Within the context of social listening, semantic technologies attempt to determine meaning from language, its validity or intent. When this kind of technology can be used to monitor, listen and classify intent within social posts, opportunities to engage with prospects when they have intent for a product or service can be potentially identified. If intent around a specific need or decision to purchase can be accurately identified, then actions can be taken with those prospects that can result is sales.
Uncovering Social Sales Opportunities For Small Business
Recently I have been researching how listening can be used efficiently within social media within the context of the changes we are seeing. Namely, an ability to better uncover sales opportunities using semantics where meaning and context can be determined, allowing local and small businesses to discover and engage prospects at the right time. During my research I cam across nmodes. I believe it has some real promise to efficiently enable social selling.
nmodes semantic technology is based on the notion of an atomic concept that is a property of sentences both in a language and meta-language. A unique ontology was created by nmodes to support this approach. Overall the technology allows for some unique capabilities:
a) accurately extract intent (meaning) from linguistic sets using minimal processing power,
b) add and modify linguistic sets on the fly, essential for providing fast and efficient service in business environment.
What this means is that nmodes can help identify human intent in unstructured data like messages, posts, tweets and conversations, etc) and use this critical information to help businesses engage, sell and grow sustainably. So based on what users tweet it can accurately determine the intent surrounding their text. Most importantly the nmodes technology can do it quickly, a requirement for it to work in social media marketing.
Their proprietary technology understands the meaning of digital content and can produce accurate results into streams such as leads, buying habits, customer service concerns, consumer sentiment in regards to brands, consumer behavior patterns. This allows social media marketers to connect with and starts conversations with specific prospects that are identified with specific characteristics or real purchase intent. As you can see an actual stream on the right, nmodes is accurately identifying buyer intent for jeans, then provides the ability to quickly engage the prospect in relevant conversation. Most importantly this can be done at scale since you’re weeding through thousands of tweets just based on hashtags or keywords that do not contain your desired buyer intent.
In my opinion, this kind of semantics capability marks a dramatic difference between normal social listening and monitoring as we have known it. The ability to quickly and accurately identify tweets that correctly match location, intent and meaning is what we call a game changer for small businesses.

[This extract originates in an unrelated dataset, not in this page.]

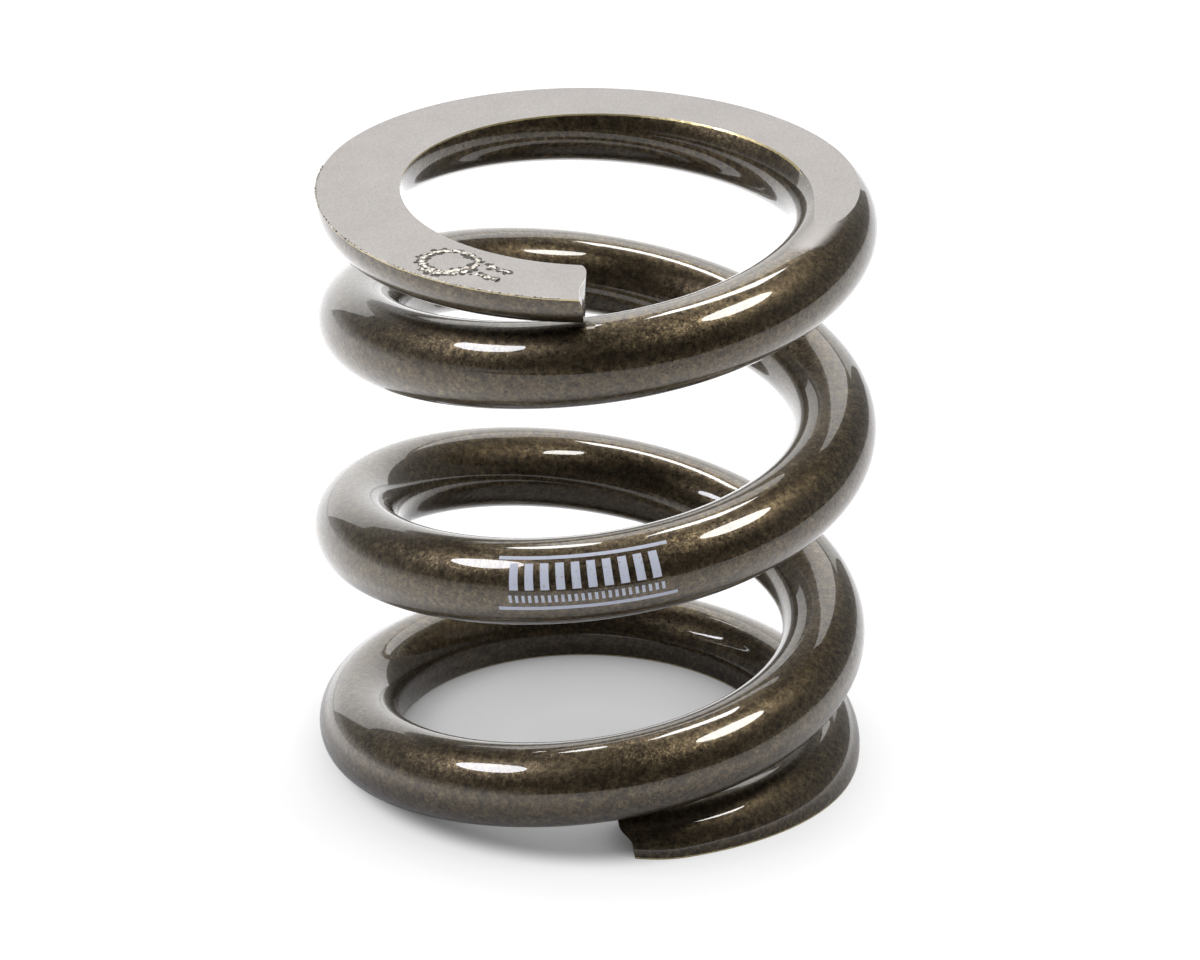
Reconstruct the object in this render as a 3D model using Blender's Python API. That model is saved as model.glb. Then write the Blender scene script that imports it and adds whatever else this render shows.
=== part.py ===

Now I want to make sure you understand that this kind of capability is only about 25% of what it takes to make it work. Targeting streams, developing both logistical and conceptual strategies and having huge engagement experience is required to make this all work. Having streams that indicate buyer intent without the other components done properly, will create far more problems. The last thing you want to do is upset or in anyway spam prospects on social media, so the strategy, tact and approach you take will need to be at an expert level if you expect results from this kind of effort.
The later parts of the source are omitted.